= Charge radius =

Measure of the size of atomic nuclei

The charge radius of an atomic nucleus tells its size.
The nucleus (center) of an atom is incredibly tiny.
A nucleus, as with an atom, is actually a hazy quantum-mechanical wave-cloud,
because each of the particles inside it are also hazy wave-clouds.
Not having a definite surface, the cutoff is usually statistical, and can be calculated in a variety of ways.

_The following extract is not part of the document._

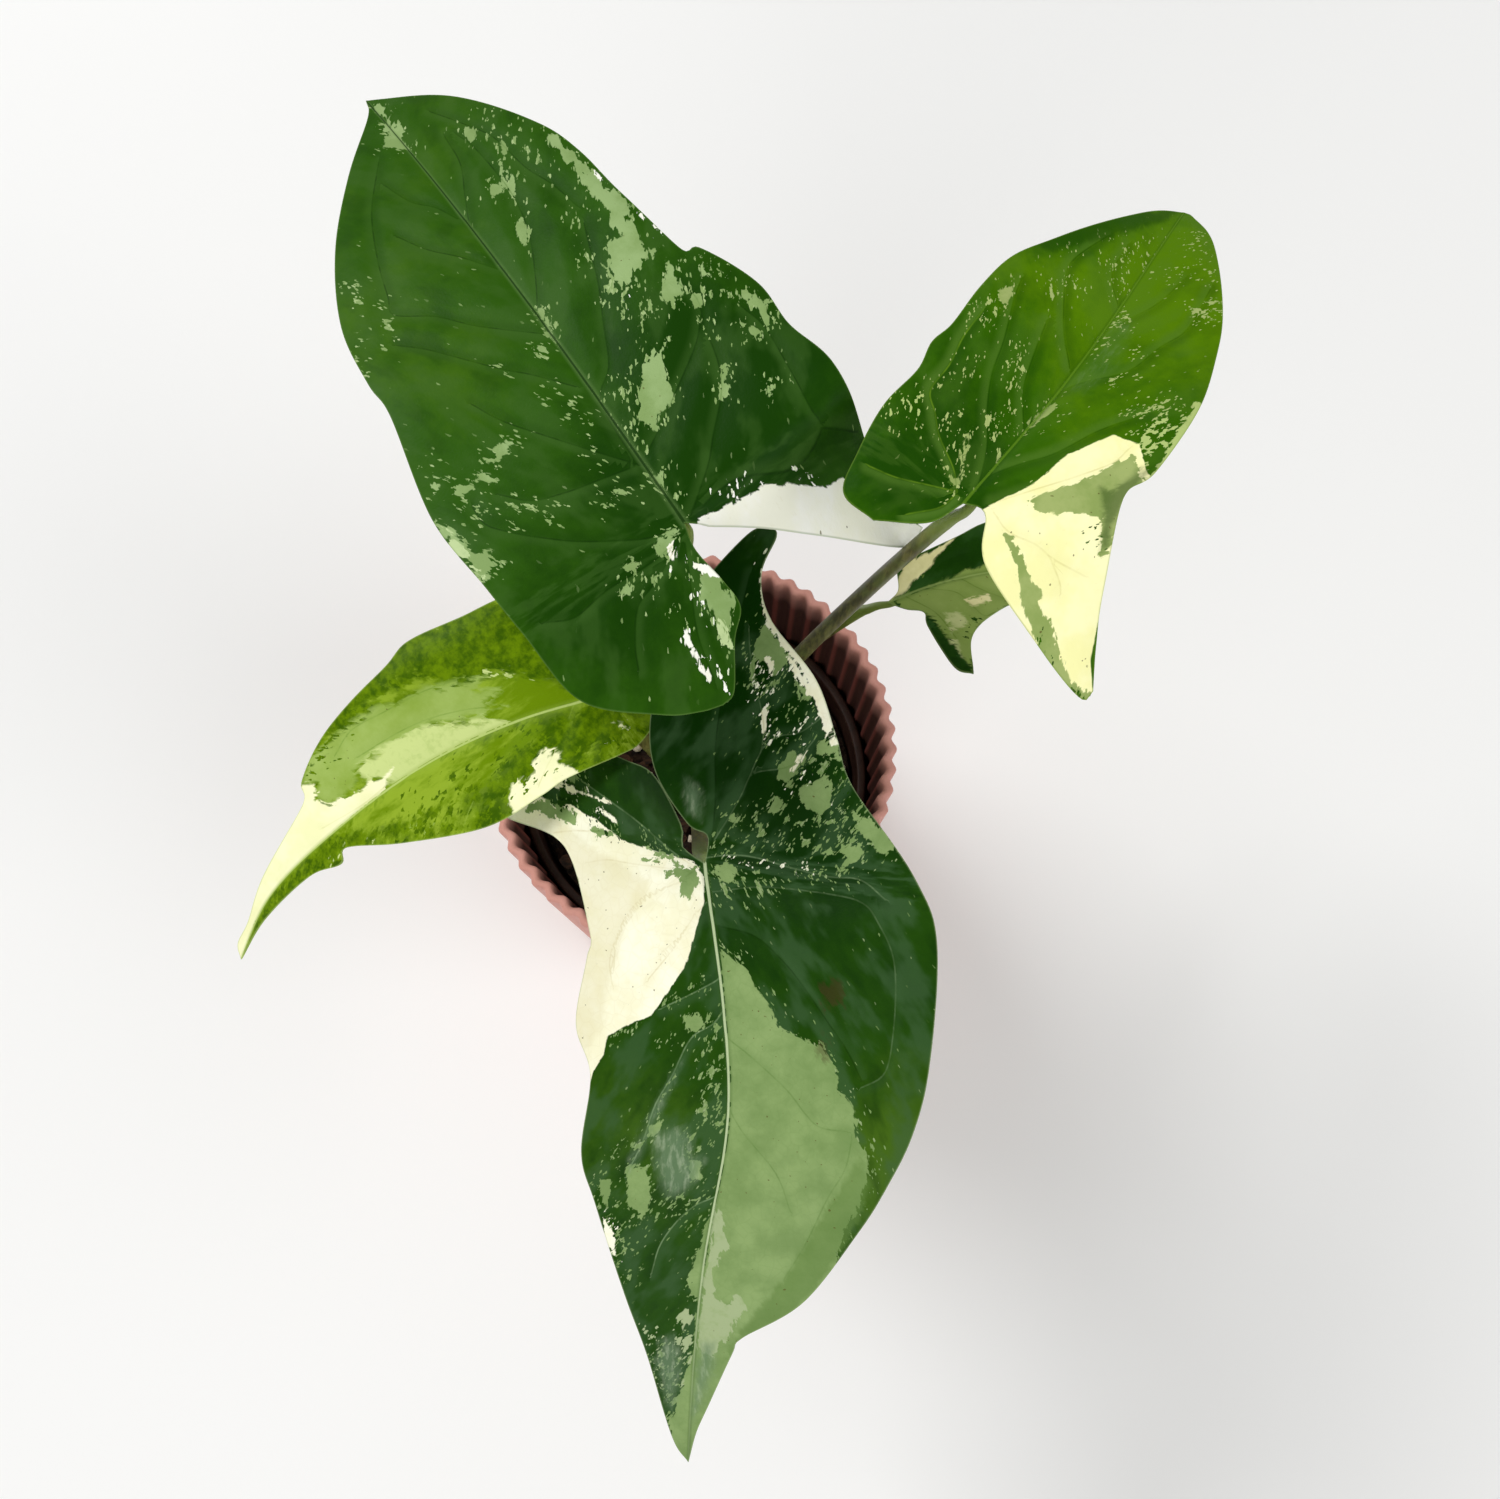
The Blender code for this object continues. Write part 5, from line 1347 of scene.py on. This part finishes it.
flute = np.cos(POT_FLUTES * turn)
outside = (away - (wall_radius(height) - WALL)) / WALL
fades = unit(height / 4.0) * unit((away - 36.0) / 3.0)
low_inside = np.where((outside < 0.5) & (height < 12.0), unit((height - 5.0) / 7.0), 1.0)
push = FLUTE_DEPTH * (flute - np.where(outside > 0.5, 1.0, 0.7)) * fades * low_inside
points[:, 0] += push * np.cos(turn)
points[:, 1] += push * np.sin(turn)
set_points(pot, points * MM)
# Where painted shade lies inside the pot: none on the outer face, rising from 1.5 mm below the rim top to
# full 5 mm further down
store(pot, "inner", np.where(outside < 0.5, unit((POT_HEIGHT - 1.5 - height) / 5.0), 0.0))
store(pot, "crest", flute)
smooth(pot, 50)
print("cover pot, widest radius in mm:", round(float(np.hypot(points[:, 0], points[:, 1]).max()), 2))

# %% [markdown]
# Moulded pink plastic is nearly even in colour. A little cloudiness and finer grain in the bump keep
# it from looking like paint. Inside, below the rim, the wall is painted deep brown as painted shade,
# and the crests of the flutes keep some red as a painted highlight.

# %% Pink plastic
def pink_finish():
    p = Paint("dusty_pink_finish", 0.6, Specular_IOR_Level=0.2)
    here = p.place()
    cloudy = p.noise(here, 45.0, 4.0, 0.6)
    grit = p.noise(here, 1600.0, 2.0, 0.6)
    colour = p.mix(screen(206, 146, 133), screen(211, 152, 140), p.fade(cloudy, 0.35, 0.65))
    colour = p.mix(colour, screen(176, 116, 102), p.fade(grit, 0.6, 0.75) * 0.35)
    # Painted shade inside the pot: deep brown in the troughs of the flutes, with a painted red highlight on
    # their crests
    painted_inside_shade = p.mix(screen(38, 13, 7), screen(112, 50, 42), p.fade(-p.attribute("crest"), 0.2, 1.0) * 0.8)
    colour = p.mix(colour, painted_inside_shade, p.attribute("inner") * 0.92)
    return p.done(colour, 0.55 + (cloudy - 0.5) * 0.2, grit, 0.06)


finish_piece(pot, "outer_pot", pink_finish())

# %% [markdown]
# ## The nursery pot
# The plant grows in a thin brown pot that hangs loose in the cover pot. Its rolled rim shows as a
# ring round the soil. It is spun like the cover pot, and six cylinders cut its drainage holes.

# %% Nursery pot
NURSERY_FOOT, NURSERY_RIM = 35.0, 43.4        # radii of the wall, at its base and at its top
NURSERY_BASE, NURSERY_TALL = 4.3, 75.7
NURSERY_WALL = 1.2
HOLES, HOLE_RADIUS, HOLE_RING = 6, 4.0, 23.0


def inner_wall(z):
    return NURSERY_FOOT + (NURSERY_RIM - NURSERY_FOOT) * (z - NURSERY_BASE) / NURSERY_TALL


def lining(z):
    return inner_wall(z) - NURSERY_WALL


band = arc((43.5, 79.4), 0.6, 0, 90, 3) + arc((42.4, 79.4), 0.6, 90, 180, 3)
outline = [(0.0, NURSERY_BASE), (8.0, NURSERY_BASE), (34.0, NURSERY_BASE), (inner_wall(5.0) - 0.2, 4.6)]
outline += eased((inner_wall(5.4), 5.4), (inner_wall(75.4), 75.4), 8)
outline += [(inner_wall(75.8) + 0.3, 75.9), (44.1, 76.5), *band, (lining(78.0), 78.0)]
outline += eased((lining(76.0), 76.0), (lining(7.0), 7.0), 8)
outline += [(lining(6.0) - 1.0, 5.9), (8.0, 5.9), (0.0, 5.9)]
inner = spun("nursery_pot", outline, 96)
for hole in range(HOLES):
    turn = math.radians(25 + 360 / HOLES * hole)
    spot = (HOLE_RING * MM * math.cos(turn), HOLE_RING * MM * math.sin(turn), 5.1 * MM)
    deselect()
    bpy.ops.mesh.primitive_cylinder_add(vertices=20, radius=HOLE_RADIUS * MM, depth=6 * MM, location=spot)
    drill = bpy.context.object
    modify(inner, "BOOLEAN", operation="DIFFERENCE", solver="EXACT", object=drill)
    bpy.data.objects.remove(drill, do_unlink=True)
smooth(inner, 40)


def brown_finish():
    p = Paint("brown_plastic_finish", 0.55, Specular_IOR_Level=0.2)
    here = p.place()
    cloudy = p.noise(here, 60.0, 4.0, 0.65)
    dust = p.noise(here, 420.0, 3.0, 0.6)
    colour = p.mix(screen(44, 26, 20), screen(62, 40, 31), p.fade(cloudy, 0.35, 0.65))
    colour = p.mix(colour, screen(28, 20, 15), p.fade(dust, 0.55, 0.7) * 0.5)
    return p.done(colour, 0.5 + (cloudy - 0.5) * 0.3, dust, 0.08)


finish_piece(inner, "inner_pot", brown_finish())

# %% [markdown]
# ## Soil
# Potting mix is a crumbly mass of bark, coir and white perlite. The mass itself is one spun body
# with a lumpy top that the crown stands in. Loose bits are modelled once each, as a bark chip and
# a bead of perlite, and copied with a turn and a size of their own.

# %% Soil body
SOIL_GAP = 0.6
SOIL_TOP = 72.8
LUMP_HEIGHT, LUMP_WAVES = 0.28, 60
STEM_HOLE = 8.8


def soil_edge(z):
    return lining(z) - SOIL_GAP


outline = [(0.0, 6.2), (12.0, 6.2), (31.0, 6.2), (soil_edge(9.0), 9.2)]
outline += eased((soil_edge(14.0), 14.0), (soil_edge(71.5), 71.8), 9)
outline += eased((soil_edge(73.0) - 0.6, SOIL_TOP), (STEM_HOLE + 0.1, SOIL_TOP), 0.8)
outline += [(STEM_HOLE, 71.8), (STEM_HOLE, 64.0), (STEM_HOLE, 57.7), (0.0, 57.7)]
soil = spun("soil_mix", outline, 180)
rng = np.random.default_rng(7)
waves = rng.uniform(-1.0, 1.0, (LUMP_WAVES, 2)) * np.geomspace(0.25, 3.2, LUMP_WAVES)[:, None]
phases = rng.uniform(0, 2 * np.pi, LUMP_WAVES)


def rise(spots):
    # The lumps' height over the plain top: a sum of waves of many lengths and directions
    lumps = sum(np.sin(spots @ wave + phase) / (0.6 + np.linalg.norm(wave))
                for wave, phase in zip(waves, phases))
    return LUMP_HEIGHT * lumps + 0.2


points = get_points(soil) / MM
points[:, 2] += np.where(points[:, 2] > SOIL_TOP - 0.3, rise(points[:, :2]), 0.0)
set_points(soil, points * MM)
smooth(soil, 50)


def soil_finish():
    p = Paint("potting_mix_finish", 0.95, Specular_IOR_Level=0.2)
    here = p.place()
    crumbs = p.noise(here, 520.0, 5.0, 0.7)
    broad = p.noise(here, 120.0, 3.0, 0.6)
    colour = p.mix(screen(16, 11, 7), screen(50, 34, 23), p.fade(crumbs, 0.4, 0.65))
    colour = p.mix(colour, screen(66, 44, 30), p.fade(broad, 0.55, 0.7) * 0.5)
    return p.done(colour, 0.9 + (crumbs - 0.5) * 0.2, crumbs, 0.8)


finish_piece(soil, "soil", soil_finish())

# %% Bark chips and perlite
NEAREST, FURTHEST = 10.5, 39.0      # how far from the stem loose bits lie


def scattered(name, master, count, low, high, sink, lean):
    # Copies of one bit over the soil, each with its own mesh, size and turn, joined as one piece
    bits = []
    base = get_points(master).copy()
    for _ in range(count):
        angle, away = rng.uniform(0, 2 * np.pi), math.sqrt(rng.uniform(NEAREST ** 2, FURTHEST ** 2))
        x, y = away * math.cos(angle), away * math.sin(angle)
        size = rng.uniform(low, high, 3)
        spin = rng.uniform(0, 2 * np.pi)
        tilt = rng.normal(0, lean, 2)
        bit = master.copy()
        bit.data = master.data.copy()
        bpy.context.scene.collection.objects.link(bit)
        across, along, up = (base * size / MM).T
        shaped = np.column_stack([across * math.cos(spin) - along * math.sin(spin),
                                  across * math.sin(spin) + along * math.cos(spin), up])
        shaped[:, 2] += shaped[:, :2] @ tilt
        ground = SOIL_TOP + rise(np.array([x, y]))
        set_points(bit, (shaped + (x, y, ground + size[2] * sink)) * MM)
        bits.append(bit)
    bpy.data.objects.remove(master, do_unlink=True)
    return join(bits, name)


deselect()
bpy.ops.mesh.primitive_cube_add(size=MM)
chip = bpy.context.object
edit(chip, lambda: bpy.ops.mesh.subdivide(number_cuts=1, smoothness=0.35))
points = get_points(chip)
set_points(chip, points * (1.0, 0.62, 0.4) + rng.normal(0, 0.06, points.shape) * MM)
chips = smooth(scattered("bark_chips", chip, 190, 1.6, 4.6, 0.12, 0.22), 30)

deselect()
bpy.ops.mesh.primitive_ico_sphere_add(subdivisions=2, radius=0.5 * MM)
bead = bpy.context.object
points = get_points(bead)
set_points(bead, points * (1 + rng.normal(0, 0.13, (len(points), 1))))
beads = smooth(scattered("perlite_beads", bead, 110, 1.2, 3.2, 0.18, 0.1), 60)


def bark_finish():
    p = Paint("bark_finish", 0.85, Specular_IOR_Level=0.25)
    here = p.place()
    fibres = p.noise(here, (260.0, 900.0, 500.0), 4.0, 0.65)
    colour = p.mix(screen(32, 20, 13), screen(82, 54, 35), p.fade(fibres, 0.35, 0.7))
    return p.done(colour, 0.8 + (fibres - 0.5) * 0.3, fibres, 0.3)


def perlite_finish():
    p = Paint("perlite_finish", 0.8, Specular_IOR_Level=0.3)
    here = p.place()
    pores = p.noise(here, 1400.0, 3.0, 0.6)
    dirt = p.noise(here, 220.0, 3.0, 0.6)
    colour = p.mix(screen(214, 202, 178), screen(150, 130, 104), p.fade(dirt, 0.42, 0.66))
    colour = p.mix(colour, screen(110, 94, 74), p.fade(pores, 0.58, 0.7) * 0.6)
    return p.done(colour, 0.75 + (pores - 0.5) * 0.3, pores, 0.2)


finish_piece(chips, None, bark_finish())
finish_piece(beads, None, perlite_finish())

# %% [markdown]
# ## Floor, light and camera
# A plain pale floor and a bright even room stand in for a photo studio. One large soft light high
# at the back left gives the leaves their sheen, and two weaker ones fill from the right and the
# front. The camera looks down steeply, as in the photograph.

# %% Floor
deselect()
bpy.ops.mesh.primitive_plane_add(size=6.0, location=(0, 0, 0))
floor = bpy.context.object
floor.name = "studio_floor"
paint = Paint("studio_floor_finish", 0.9)
cloudy = paint.noise(paint.place(), 3.0)
paint.feed("Base Color", paint.mix(screen(240, 240, 238), screen(246, 246, 245), cloudy))
floor.data.materials.append(paint.material)
print("floor, in metres:", [round(c, 1) for c in floor.dimensions])

# %% Lights and sky
TARGET = np.array((0.0, 0.0, 0.15))
SOFTBOXES = {"key_softbox": ((-0.9, 0.75, 1.5), 0.9, 19.0), "fill_softbox": ((1.3, -0.6, 1.2), 1.2, 10.5),
             "front_softbox": ((-0.5, -1.6, 1.0), 1.2, 10.5)}
SKY_STRENGTH = 0.34
for name, (place, size, power) in SOFTBOXES.items():
    deselect()
    bpy.ops.object.light_add(type="AREA", location=place)
    lamp = bpy.context.object
    lamp.name = name
    lamp.data.shape = "DISK"
    lamp.data.size = size
    lamp.data.energy = power
    x, y, z = TARGET - place
    lamp.rotation_euler = (-math.atan2(math.hypot(x, y), -z), 0.0, math.atan2(y, x) + math.pi / 2)

world = bpy.data.worlds.new("pale_sky")
world.use_nodes = True
sky = world.node_tree.nodes["Background"].inputs
sky["Color"].default_value = (1.0, 1.0, 1.0, 1.0)
sky["Strength"].default_value = SKY_STRENGTH
bpy.context.scene.world = world
bpy.context.scene.view_settings.view_transform = "Standard"

# %% Camera
CAMERA_PLACE = (0.0144, -0.11306, 0.54557)
CAMERA_TILT = 14.5
CAMERA_LENS = 44.82
deselect()
bpy.ops.object.camera_add(location=CAMERA_PLACE, rotation=(math.radians(CAMERA_TILT), 0.0, 0.0))
camera = bpy.context.object
camera.data.lens = CAMERA_LENS
camera.data.sensor_width = 36.0
camera.data.clip_start = 0.01
bpy.context.scene.camera = camera
print("camera at", [round(c, 3) for c in camera.location])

| Name | typical or avg size | refs |
|---|---|---|
| atomic nucleus | 0.003 pm |  |
| atom | 100 pm |  |
| light wavelength | 550 000 pm |  |
| human cell nucleus | 6 000 000 pm |  |
| human HeLa cell | 16 000 000 pm |  |
| one inch | 25 400 000 000 pm |  |

The rms charge radius is a measure of the size of an atomic nucleus, particularly the proton distribution. The proton radius can be measured by the scattering of electrons by the nucleus. Relative changes in the mean squared nuclear charge distribution can be precisely measured with atomic spectroscopy.

== Definition ==
The problem of defining a radius for the atomic nucleus has some similarity to that of defining a radius for the entire atom; neither has well-defined boundaries. However, basic liquid drop models of the nucleus imagine a fairly uniform density of nucleons, theoretically giving a more recognizable surface to a nucleus than an atom, the latter being composed of highly diffuse electron clouds with density gradually reducing away from the centre. For individual protons and neutrons or small nuclei, the concepts of size and boundary can be less clear. A single nucleon needs to be regarded as a "color confined" bag of three valence quarks, binding gluons, and a so-called "sea" of quark–antiquark pairs. Also, the nucleon is surrounded by its Yukawa pion field responsible for the strong nuclear force. It could be difficult to decide whether to include the surrounding Yukawa meson field as part of the proton or nucleon size or to regard it as a separate entity.

Fundamentally important are realizable experimental procedures to measure some aspect of size, whatever that may mean in the quantum realm of atoms and nuclei. Foremost, the nucleus can be modeled as a sphere of positive charge for the interpretation of electron scattering experiments: the electrons "see" a range of cross-sections, for which a mean can be taken. The qualification of "rms" (root mean square) arises because it is the nuclear cross-section, proportional to the square of the radius, which is determining for electron scattering.

This definition of charge radius is often applied to composite hadrons such as a proton, neutron, pion, or kaon, that are made up of more than one quark. In the case of an anti-matter baryon (e.g. an anti-proton), and some particles with zero net electric charge, the composite particle must be modeled as a sphere of negative rather than positive electric charge for the interpretation of electron scattering experiments. In these cases, the square of the charge radius of the particle is defined to be negative, with the same absolute value with units of length squared equal to the positive squared charge radius that it would have had if it was identical in all other respects but each quark in the particle had the opposite electric charge (with the charge radius itself having a value that is an imaginary number with units of length). It is customary when charge radius takes an imaginary numbered value to report the negative valued square of the charge radius, rather than the charge radius itself, for a particle.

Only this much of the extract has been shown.